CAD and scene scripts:
-- start --

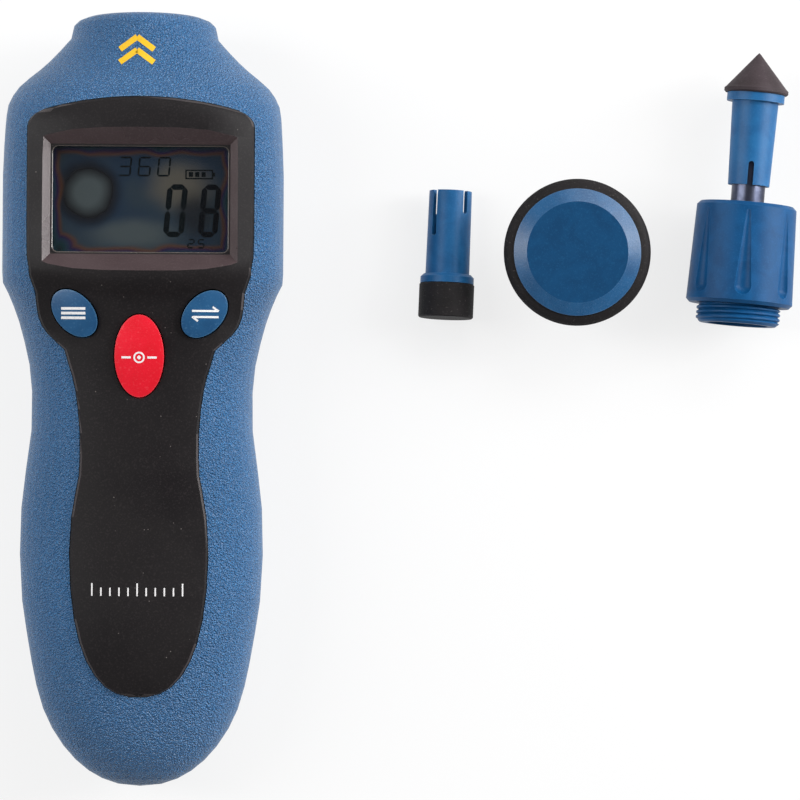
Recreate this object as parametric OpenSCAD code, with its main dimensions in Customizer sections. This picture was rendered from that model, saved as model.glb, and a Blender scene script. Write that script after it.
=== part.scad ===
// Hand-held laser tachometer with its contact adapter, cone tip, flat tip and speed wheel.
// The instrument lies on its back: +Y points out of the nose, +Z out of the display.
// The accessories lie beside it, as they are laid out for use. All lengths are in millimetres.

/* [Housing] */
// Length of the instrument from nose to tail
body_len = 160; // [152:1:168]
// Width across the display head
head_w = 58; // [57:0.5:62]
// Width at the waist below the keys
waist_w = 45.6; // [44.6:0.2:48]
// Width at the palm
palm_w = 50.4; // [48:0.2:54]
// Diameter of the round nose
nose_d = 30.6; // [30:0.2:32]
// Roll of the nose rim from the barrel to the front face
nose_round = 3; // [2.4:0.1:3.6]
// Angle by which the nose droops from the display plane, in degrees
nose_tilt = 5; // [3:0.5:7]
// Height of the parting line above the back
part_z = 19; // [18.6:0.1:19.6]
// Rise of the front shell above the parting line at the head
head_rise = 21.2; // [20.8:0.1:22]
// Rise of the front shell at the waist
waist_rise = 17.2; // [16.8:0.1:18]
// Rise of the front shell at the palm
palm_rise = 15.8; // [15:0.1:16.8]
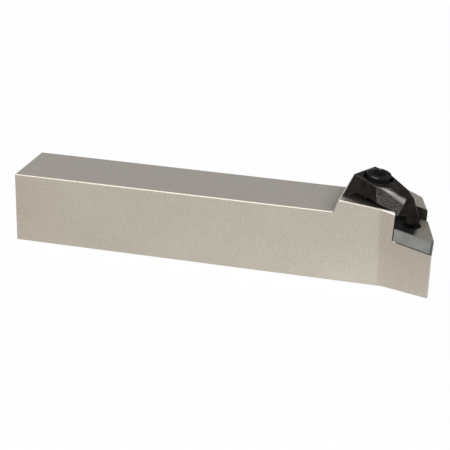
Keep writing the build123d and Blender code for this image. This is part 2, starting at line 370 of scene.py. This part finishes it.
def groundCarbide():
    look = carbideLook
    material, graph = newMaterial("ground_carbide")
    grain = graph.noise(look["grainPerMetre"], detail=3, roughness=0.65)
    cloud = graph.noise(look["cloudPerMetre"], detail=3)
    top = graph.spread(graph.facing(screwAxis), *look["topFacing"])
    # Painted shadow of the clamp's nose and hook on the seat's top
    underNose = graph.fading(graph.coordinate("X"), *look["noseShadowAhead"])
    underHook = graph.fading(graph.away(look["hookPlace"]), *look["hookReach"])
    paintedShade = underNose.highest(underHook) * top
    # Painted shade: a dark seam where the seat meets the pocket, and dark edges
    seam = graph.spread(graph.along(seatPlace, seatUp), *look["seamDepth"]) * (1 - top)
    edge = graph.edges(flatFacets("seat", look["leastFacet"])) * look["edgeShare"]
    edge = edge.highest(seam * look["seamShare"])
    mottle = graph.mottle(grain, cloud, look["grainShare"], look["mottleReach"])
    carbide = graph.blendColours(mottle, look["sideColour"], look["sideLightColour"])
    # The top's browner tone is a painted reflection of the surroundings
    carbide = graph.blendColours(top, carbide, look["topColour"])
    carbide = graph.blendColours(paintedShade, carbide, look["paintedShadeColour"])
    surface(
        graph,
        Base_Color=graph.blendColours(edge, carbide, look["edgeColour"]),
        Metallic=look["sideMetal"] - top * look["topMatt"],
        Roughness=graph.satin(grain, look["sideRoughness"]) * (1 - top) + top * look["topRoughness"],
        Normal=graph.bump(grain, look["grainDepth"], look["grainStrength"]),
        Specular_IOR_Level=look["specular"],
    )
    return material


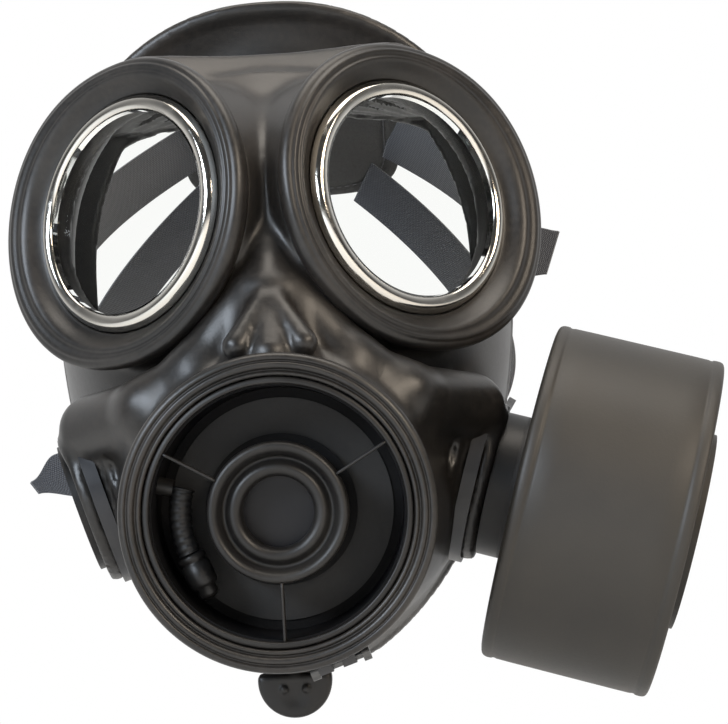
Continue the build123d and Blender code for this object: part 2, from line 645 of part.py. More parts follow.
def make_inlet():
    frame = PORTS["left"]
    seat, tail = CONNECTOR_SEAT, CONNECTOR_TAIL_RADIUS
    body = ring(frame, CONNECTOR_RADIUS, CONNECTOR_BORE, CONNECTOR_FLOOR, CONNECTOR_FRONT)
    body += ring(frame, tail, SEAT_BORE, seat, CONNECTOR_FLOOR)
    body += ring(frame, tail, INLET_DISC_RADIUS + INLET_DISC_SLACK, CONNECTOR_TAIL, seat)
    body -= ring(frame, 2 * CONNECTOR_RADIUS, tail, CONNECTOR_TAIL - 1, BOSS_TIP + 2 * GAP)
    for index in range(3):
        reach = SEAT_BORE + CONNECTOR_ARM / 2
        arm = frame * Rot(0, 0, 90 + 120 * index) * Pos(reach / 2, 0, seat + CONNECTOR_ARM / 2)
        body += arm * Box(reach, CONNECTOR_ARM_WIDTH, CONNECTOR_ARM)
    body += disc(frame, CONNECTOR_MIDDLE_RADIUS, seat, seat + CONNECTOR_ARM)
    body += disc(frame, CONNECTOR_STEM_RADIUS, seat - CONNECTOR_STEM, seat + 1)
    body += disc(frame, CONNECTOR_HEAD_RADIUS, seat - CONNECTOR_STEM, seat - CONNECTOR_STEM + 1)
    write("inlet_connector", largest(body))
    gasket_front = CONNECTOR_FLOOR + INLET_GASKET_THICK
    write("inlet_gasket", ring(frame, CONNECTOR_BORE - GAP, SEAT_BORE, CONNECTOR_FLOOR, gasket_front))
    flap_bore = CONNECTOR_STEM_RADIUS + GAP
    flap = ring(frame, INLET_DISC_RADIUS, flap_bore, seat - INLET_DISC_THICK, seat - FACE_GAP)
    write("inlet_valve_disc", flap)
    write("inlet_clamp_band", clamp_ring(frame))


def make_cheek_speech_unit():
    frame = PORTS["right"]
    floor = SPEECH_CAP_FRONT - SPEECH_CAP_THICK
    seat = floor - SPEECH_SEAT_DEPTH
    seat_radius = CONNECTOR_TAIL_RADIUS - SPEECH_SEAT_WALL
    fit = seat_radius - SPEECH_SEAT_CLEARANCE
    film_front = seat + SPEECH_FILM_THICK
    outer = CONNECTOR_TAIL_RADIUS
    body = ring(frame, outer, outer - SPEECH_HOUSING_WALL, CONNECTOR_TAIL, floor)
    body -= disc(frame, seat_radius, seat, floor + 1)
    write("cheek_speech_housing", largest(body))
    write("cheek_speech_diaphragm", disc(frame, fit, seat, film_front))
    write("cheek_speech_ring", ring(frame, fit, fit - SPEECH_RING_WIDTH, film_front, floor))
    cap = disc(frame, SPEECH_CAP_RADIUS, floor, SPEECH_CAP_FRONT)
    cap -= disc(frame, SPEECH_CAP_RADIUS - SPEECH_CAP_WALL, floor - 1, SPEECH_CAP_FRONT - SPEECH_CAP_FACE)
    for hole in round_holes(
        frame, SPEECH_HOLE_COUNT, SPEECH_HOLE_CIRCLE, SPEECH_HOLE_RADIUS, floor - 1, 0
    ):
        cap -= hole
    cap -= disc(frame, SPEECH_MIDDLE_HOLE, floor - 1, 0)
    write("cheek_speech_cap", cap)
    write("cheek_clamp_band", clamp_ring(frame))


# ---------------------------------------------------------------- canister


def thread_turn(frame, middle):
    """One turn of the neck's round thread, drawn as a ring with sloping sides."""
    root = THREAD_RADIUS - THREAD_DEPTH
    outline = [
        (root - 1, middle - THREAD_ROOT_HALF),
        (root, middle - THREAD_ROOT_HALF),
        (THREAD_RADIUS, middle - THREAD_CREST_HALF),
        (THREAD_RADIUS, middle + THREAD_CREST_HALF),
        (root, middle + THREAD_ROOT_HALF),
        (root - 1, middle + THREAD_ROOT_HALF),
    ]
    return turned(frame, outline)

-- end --

== PROBLEM STATEMENT ==
Set every line of the listing down word for word.

== SOLUTION TO THIS PROBLEM ==
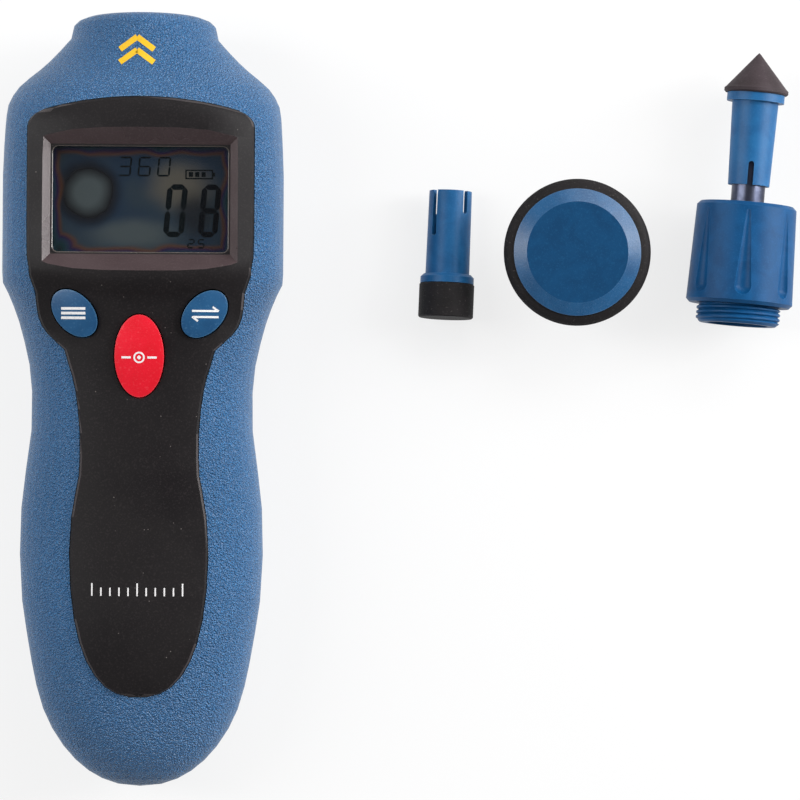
Recreate this object as parametric OpenSCAD code, with its main dimensions in Customizer sections. This picture was rendered from that model, saved as model.glb, and a Blender scene script. Write that script after it.
=== part.scad ===
// Hand-held laser tachometer with its contact adapter, cone tip, flat tip and speed wheel.
// The instrument lies on its back: +Y points out of the nose, +Z out of the display.
// The accessories lie beside it, as they are laid out for use. All lengths are in millimetres.

/* [Housing] */
// Length of the instrument from nose to tail
body_len = 160; // [152:1:168]
// Width across the display head
head_w = 58; // [57:0.5:62]
// Width at the waist below the keys
waist_w = 45.6; // [44.6:0.2:48]
// Width at the palm
palm_w = 50.4; // [48:0.2:54]
// Diameter of the round nose
nose_d = 30.6; // [30:0.2:32]
// Roll of the nose rim from the barrel to the front face
nose_round = 3; // [2.4:0.1:3.6]
// Angle by which the nose droops from the display plane, in degrees
nose_tilt = 5; // [3:0.5:7]
// Height of the parting line above the back
part_z = 19; // [18.6:0.1:19.6]
// Rise of the front shell above the parting line at the head
head_rise = 21.2; // [20.8:0.1:22]
// Rise of the front shell at the waist
waist_rise = 17.2; // [16.8:0.1:18]
// Rise of the front shell at the palm
palm_rise = 15.8; // [15:0.1:16.8]
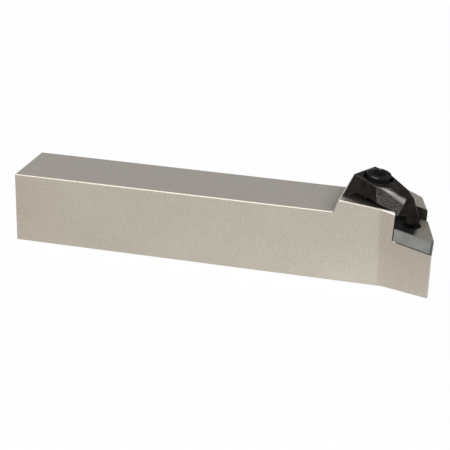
Keep writing the build123d and Blender code for this image. This is part 2, starting at line 370 of scene.py. This part finishes it.
def groundCarbide():
    look = carbideLook
    material, graph = newMaterial("ground_carbide")
    grain = graph.noise(look["grainPerMetre"], detail=3, roughness=0.65)
    cloud = graph.noise(look["cloudPerMetre"], detail=3)
    top = graph.spread(graph.facing(screwAxis), *look["topFacing"])
    # Painted shadow of the clamp's nose and hook on the seat's top
    underNose = graph.fading(graph.coordinate("X"), *look["noseShadowAhead"])
    underHook = graph.fading(graph.away(look["hookPlace"]), *look["hookReach"])
    paintedShade = underNose.highest(underHook) * top
    # Painted shade: a dark seam where the seat meets the pocket, and dark edges
    seam = graph.spread(graph.along(seatPlace, seatUp), *look["seamDepth"]) * (1 - top)
    edge = graph.edges(flatFacets("seat", look["leastFacet"])) * look["edgeShare"]
    edge = edge.highest(seam * look["seamShare"])
    mottle = graph.mottle(grain, cloud, look["grainShare"], look["mottleReach"])
    carbide = graph.blendColours(mottle, look["sideColour"], look["sideLightColour"])
    # The top's browner tone is a painted reflection of the surroundings
    carbide = graph.blendColours(top, carbide, look["topColour"])
    carbide = graph.blendColours(paintedShade, carbide, look["paintedShadeColour"])
    surface(
        graph,
        Base_Color=graph.blendColours(edge, carbide, look["edgeColour"]),
        Metallic=look["sideMetal"] - top * look["topMatt"],
        Roughness=graph.satin(grain, look["sideRoughness"]) * (1 - top) + top * look["topRoughness"],
        Normal=graph.bump(grain, look["grainDepth"], look["grainStrength"]),
        Specular_IOR_Level=look["specular"],
    )
    return material


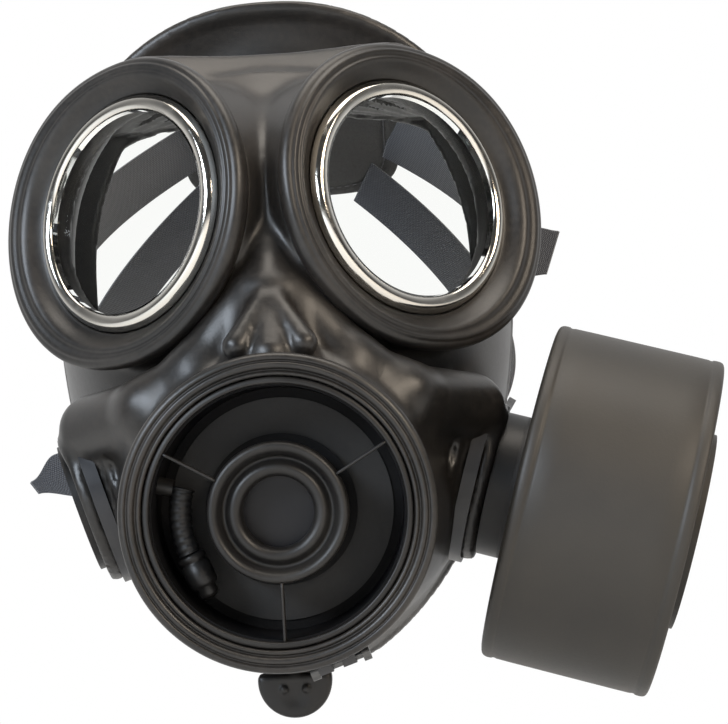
Continue the build123d and Blender code for this object: part 2, from line 645 of part.py. More parts follow.
def make_inlet():
    frame = PORTS["left"]
    seat, tail = CONNECTOR_SEAT, CONNECTOR_TAIL_RADIUS
    body = ring(frame, CONNECTOR_RADIUS, CONNECTOR_BORE, CONNECTOR_FLOOR, CONNECTOR_FRONT)
    body += ring(frame, tail, SEAT_BORE, seat, CONNECTOR_FLOOR)
    body += ring(frame, tail, INLET_DISC_RADIUS + INLET_DISC_SLACK, CONNECTOR_TAIL, seat)
    body -= ring(frame, 2 * CONNECTOR_RADIUS, tail, CONNECTOR_TAIL - 1, BOSS_TIP + 2 * GAP)
    for index in range(3):
        reach = SEAT_BORE + CONNECTOR_ARM / 2
        arm = frame * Rot(0, 0, 90 + 120 * index) * Pos(reach / 2, 0, seat + CONNECTOR_ARM / 2)
        body += arm * Box(reach, CONNECTOR_ARM_WIDTH, CONNECTOR_ARM)
    body += disc(frame, CONNECTOR_MIDDLE_RADIUS, seat, seat + CONNECTOR_ARM)
    body += disc(frame, CONNECTOR_STEM_RADIUS, seat - CONNECTOR_STEM, seat + 1)
    body += disc(frame, CONNECTOR_HEAD_RADIUS, seat - CONNECTOR_STEM, seat - CONNECTOR_STEM + 1)
    write("inlet_connector", largest(body))
    gasket_front = CONNECTOR_FLOOR + INLET_GASKET_THICK
    write("inlet_gasket", ring(frame, CONNECTOR_BORE - GAP, SEAT_BORE, CONNECTOR_FLOOR, gasket_front))
    flap_bore = CONNECTOR_STEM_RADIUS + GAP
    flap = ring(frame, INLET_DISC_RADIUS, flap_bore, seat - INLET_DISC_THICK, seat - FACE_GAP)
    write("inlet_valve_disc", flap)
    write("inlet_clamp_band", clamp_ring(frame))


def make_cheek_speech_unit():
    frame = PORTS["right"]
    floor = SPEECH_CAP_FRONT - SPEECH_CAP_THICK
    seat = floor - SPEECH_SEAT_DEPTH
    seat_radius = CONNECTOR_TAIL_RADIUS - SPEECH_SEAT_WALL
    fit = seat_radius - SPEECH_SEAT_CLEARANCE
    film_front = seat + SPEECH_FILM_THICK
    outer = CONNECTOR_TAIL_RADIUS
    body = ring(frame, outer, outer - SPEECH_HOUSING_WALL, CONNECTOR_TAIL, floor)
    body -= disc(frame, seat_radius, seat, floor + 1)
    write("cheek_speech_housing", largest(body))
    write("cheek_speech_diaphragm", disc(frame, fit, seat, film_front))
    write("cheek_speech_ring", ring(frame, fit, fit - SPEECH_RING_WIDTH, film_front, floor))
    cap = disc(frame, SPEECH_CAP_RADIUS, floor, SPEECH_CAP_FRONT)
    cap -= disc(frame, SPEECH_CAP_RADIUS - SPEECH_CAP_WALL, floor - 1, SPEECH_CAP_FRONT - SPEECH_CAP_FACE)
    for hole in round_holes(
        frame, SPEECH_HOLE_COUNT, SPEECH_HOLE_CIRCLE, SPEECH_HOLE_RADIUS, floor - 1, 0
    ):
        cap -= hole
    cap -= disc(frame, SPEECH_MIDDLE_HOLE, floor - 1, 0)
    write("cheek_speech_cap", cap)
    write("cheek_clamp_band", clamp_ring(frame))


# ---------------------------------------------------------------- canister


def thread_turn(frame, middle):
    """One turn of the neck's round thread, drawn as a ring with sloping sides."""
    root = THREAD_RADIUS - THREAD_DEPTH
    outline = [
        (root - 1, middle - THREAD_ROOT_HALF),
        (root, middle - THREAD_ROOT_HALF),
        (THREAD_RADIUS, middle - THREAD_CREST_HALF),
        (THREAD_RADIUS, middle + THREAD_CREST_HALF),
        (root, middle + THREAD_ROOT_HALF),
        (root - 1, middle + THREAD_ROOT_HALF),
    ]
    return turned(frame, outline)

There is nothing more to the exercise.